Kort door de bocht geconcludeerd: we gaan nog steeds het liefst met een voorzichtige boog om (het woord) religie heen.
Maar hoe je het ook wendt of keert: ook in Zen gaat het om een vorm van geloof en vertrouwen én om iets wat je een religieuze ervaring kunt noemen.
Een ‘verlichtingservaring’, heeft veel weg van een bekeringservaring; het kan je leven aardig op zijn kop zetten en gaat vaak gepaard met diepe emotionele en fysieke gevoelens. In de Diamant sutra komt een interessante passage voor waarin Subuthi – een ‘arhat’ van wie verondersteld wordt dat hij geen passies meer heeft! – tot tranens toe geroerd is als de woorden van de Boeddha werkelijk tot in zijn botten en vezels doordringen.

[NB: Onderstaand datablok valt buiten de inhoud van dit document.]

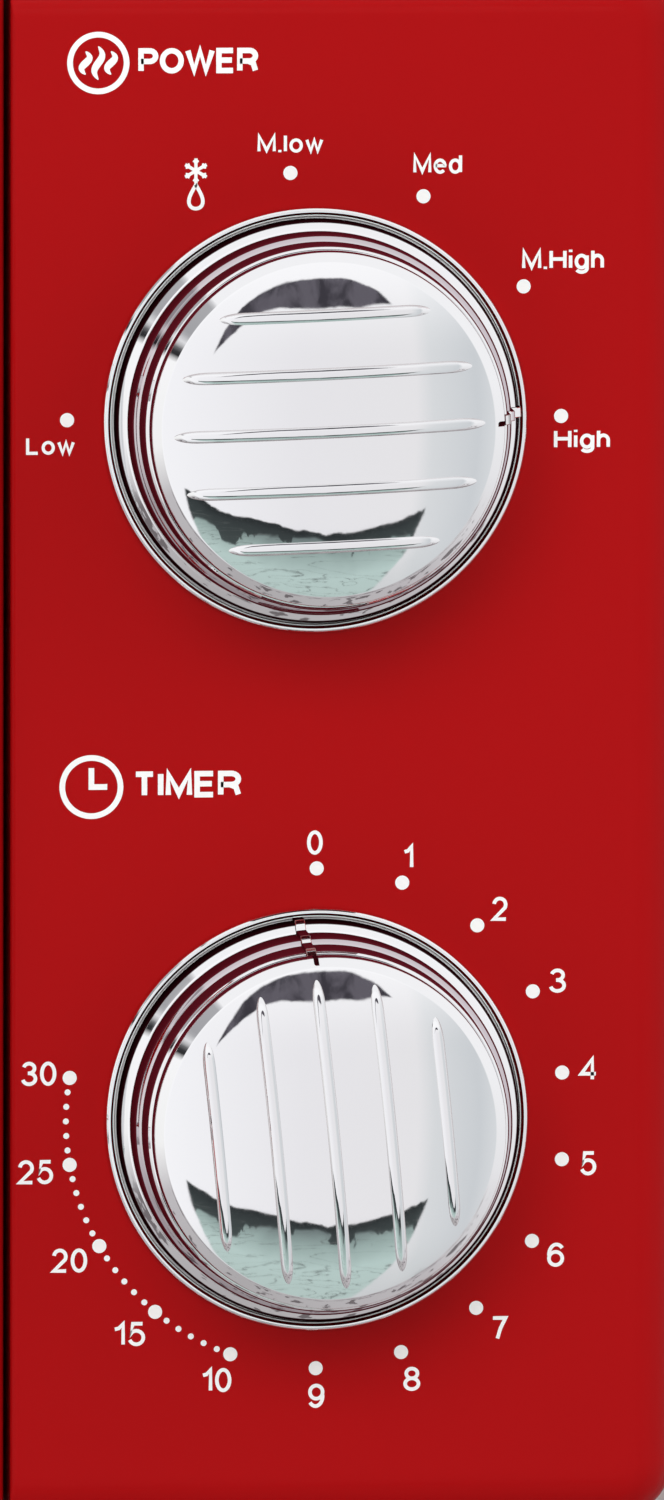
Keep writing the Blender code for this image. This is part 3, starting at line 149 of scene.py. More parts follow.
def evaluated(obj):
    """The object's mesh, with its modifiers applied."""
    bpy.context.view_layer.update()
    graph = bpy.context.evaluated_depsgraph_get()
    return bpy.data.meshes.new_from_object(obj.evaluated_get(graph))


def fillet(points, steps=4):
    """Rounds the corners of an open line of (u, v, radius)."""
    out = [Vector(points[0][:2])]
    for before, at, after in zip(points, points[1:], points[2:]):
        p, radius = Vector(at[:2]), at[2]
        a, b = Vector(before[:2]) - p, Vector(after[:2]) - p
        bend = a.angle(b)
        if radius <= 0 or bend > radians(178):
            out.append(p)
            continue
        reach = min(radius / tan(bend / 2), a.length * 0.49, b.length * 0.49)
        start, end = p + a.normalized() * reach, p + b.normalized() * reach
        for k in range(steps + 1):
            t = k / steps
            out.append(start * (1 - t) ** 2 + p * 2 * t * (1 - t) + end * t**2)
    out.append(Vector(points[-1][:2]))
    return [(v.x, v.y) for v in out]


def skin(bm, rows, closed):
    """Faces between rows of vertices, where a row may be a single point."""
    for a, b in list(zip(rows, rows[1:])) + ([(rows[-1], rows[0])] if closed else []):
        for k in range(max(len(a), len(b))):
            n = k + 1
            face = list(dict.fromkeys((a[k % len(a)], a[n % len(a)], b[n % len(b)], b[k % len(b)])))
            if len(face) > 2:
                bm.faces.new(face)


def lathe(name, profile, centre, axis, segments=128, closed=False, sharp=30):
    """Turns a line of (radius, height) round the axis."""
    bm = bmesh.new()
    place = Matrix.Translation(centre) @ towards(axis)
    rows = []
    for radius, height in profile:
        if radius < 1e-7:
            rows.append([bm.verts.new(place @ Vector((0, 0, height)))])
            continue
        turn = 2 * pi / segments
        rows.append([
            bm.verts.new(place @ Vector((radius * cos(turn * k), radius * sin(turn * k), height)))
            for k in range(segments)
        ])
    skin(bm, rows, closed)
    return new_object(name, bm, sharp)


def loft(name, rings, closed=False, sharp=30):
    """A skin through rings with equal numbers of points: capped, or closed on itself."""
    bm = bmesh.new()
    rows = [[bm.verts.new(p) for p in ring] for ring in rings]
    skin(bm, rows, closed)
    if not closed:
        bm.faces.new(rows[0])
        bm.faces.new(rows[-1])
    return new_object(name, bm, sharp)


def rounded_rectangle(u, v, radii, segments=12):
    """Corners run from low u, low v round by high u, and radii gives one radius for each."""
    if not hasattr(radii, "__len__"):
        radii = (radii,) * 4
    corners = [(u[0], v[0], 1, 1), (u[1], v[0], -1, 1), (u[1], v[1], -1, -1), (u[0], v[1], 1, -1)]
    points = []
    for i, ((cu, cv, du, dv), r) in enumerate(zip(corners, radii)):
        for k in range(segments + 1):
            angle = pi + pi / 2 * (i + k / segments)
            points.append((cu + r * du + r * cos(angle), cv + r * dv + r * sin(angle)))
    return points


def rectangle(u, v):
    return [(u[0], v[0]), (u[1], v[0]), (u[1], v[1]), (u[0], v[1])]


def circle(u, v, radius, segments=32):
    turn = 2 * pi / segments
    return [(u + radius * cos(turn * k), v + radius * sin(turn * k)) for k in range(segments)]


PLANES = {
    "Z": Matrix.Identity(4),
    "Y": Matrix.Rotation(pi / 2, 4, "X"),
    "X": Matrix.Rotation(pi / 2, 4, "Z") @ Matrix.Rotation(pi / 2, 4, "X"),
}


def plate(name, loops, axis, span):
    """A flat outline, with the other loops as its holes, extruded between the limits on the axis."""
    curve = bpy.data.curves.new(name, "CURVE")
    curve.dimensions = "2D"
    curve.fill_mode = "BOTH"
    curve.extrude = (span[1] - span[0]) / 2
    for loop in loops:
        spline = curve.splines.new("POLY")
        spline.points.add(len(loop) - 1)
        spline.use_cyclic_u = True
        for point, (u, v) in zip(spline.points, loop):
            point.co = (u, v, 0, 1)
    obj = in_scene(name, curve)
    middle = Vector([mid(span) if a == axis else 0 for a in "XYZ"])
    obj.matrix_world = Matrix.Translation(middle) @ PLANES[axis]
    bm = bmesh.new()
    bm.from_mesh(evaluated(obj))
    bm.transform(obj.matrix_world)
    bpy.data.objects.remove(obj)
    bmesh.ops.remove_doubles(bm, verts=bm.verts, dist=1e-6)
    return new_object(name, bm)


def boxes(name, items):
    """Boxes given by their limits along x, y and z."""
    bm = bmesh.new()
    for x, y, z in items:
        size = Vector((x[1] - x[0], y[1] - y[0], z[1] - z[0]))
        centre = Vector((sum(x), sum(y), sum(z))) / 2
        place = Matrix.Translation(centre) @ Matrix.Diagonal((*size, 1))
        bmesh.ops.create_cube(bm, size=1, matrix=place)
    return new_object(name, bm)


def cut(obj, *others):
    """Cuts the other objects out of this one, and removes them."""
    for other in others:
        modifier = obj.modifiers.new("cut", "BOOLEAN")
        modifier.operation = "DIFFERENCE"
        modifier.object = other
        modifier.solver = "EXACT"
    mesh = evaluated(obj)
    obj.modifiers.clear()
    obj.data = mesh
    for other in others:
        bpy.data.objects.remove(other)
    smooth(mesh)
    return obj


def joined(name, parts):
    """One object from several, each left where it is."""
    bm = bmesh.new()
    for part in parts:
        part.data.transform(part.matrix_world)
        bm.from_mesh(part.data)
        bpy.data.objects.remove(part)
    return from_bmesh(name, bm)


def flat_faces(obj):
    """Keeps the shading of broad flat faces flat beside narrow roundings."""
    modifier = obj.modifiers.new("normals", "WEIGHTED_NORMAL")
    modifier.keep_sharp = True
    modifier.weight = 100
    return obj


def place(obj, body, slot, *nodes, look=None):
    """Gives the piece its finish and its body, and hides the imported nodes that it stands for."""
    obj.data.materials.clear()
    obj.data.materials.append(LOOKS[look or slot])
    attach(obj, body)
    if nodes:
        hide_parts(*nodes)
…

En komt de hele traditie van het Boeddhisme niet voort uit de religieuze ervaring van Boeddha waarin alles voor hem op zijn plek viel?
Soms komen mensen naar de zendo omdat ze ooit zo’n ervaring gehad hebben, recentelijk of al langer geleden. Ze willen daar dan meer over uitzoeken of die opnieuw meemaken. Voor de meesten die naar het kussen worden gedreven geldt dat we een verlangen of intuïtie hebben dat er meer mogelijk moet zijn dan alleen de ‘dagelijks nooddruft’ van dit bestaan. Om iets te ervaren van een ‘groter leven’, een leven dat helemaal geleefd durft te worden in plaats van een leven waarin we alsmaar lopen te pikken en te kiezen wat we er wél en wat we er niét in willen ‘hebben’. De ervaring dat alles wat we tegen komen ons leven ís, zonder uitzondering; om een totaal en allesomvattend leven te leiden.
Dit gaat over de diepste drijfveren en verlangens van ons menselijke bestaan. En dat mag je religieus noemen, ook omdat dit buiten het bereik valt van wat we kunnen bedenken, ‘maken’ en weten, voorbij de wetenschap, ook van theologie en filosofie.
De meeste aversie tegen religie geldt vermoed ik de religieuze instituten waar we meestal de buik van vol hebben. En die nog steeds onze weerstand tegen religie overeind houden. Misschien is het tijd om dat station te passeren en ons niet te laten vangen in vastgezette overtuigingen en woorden.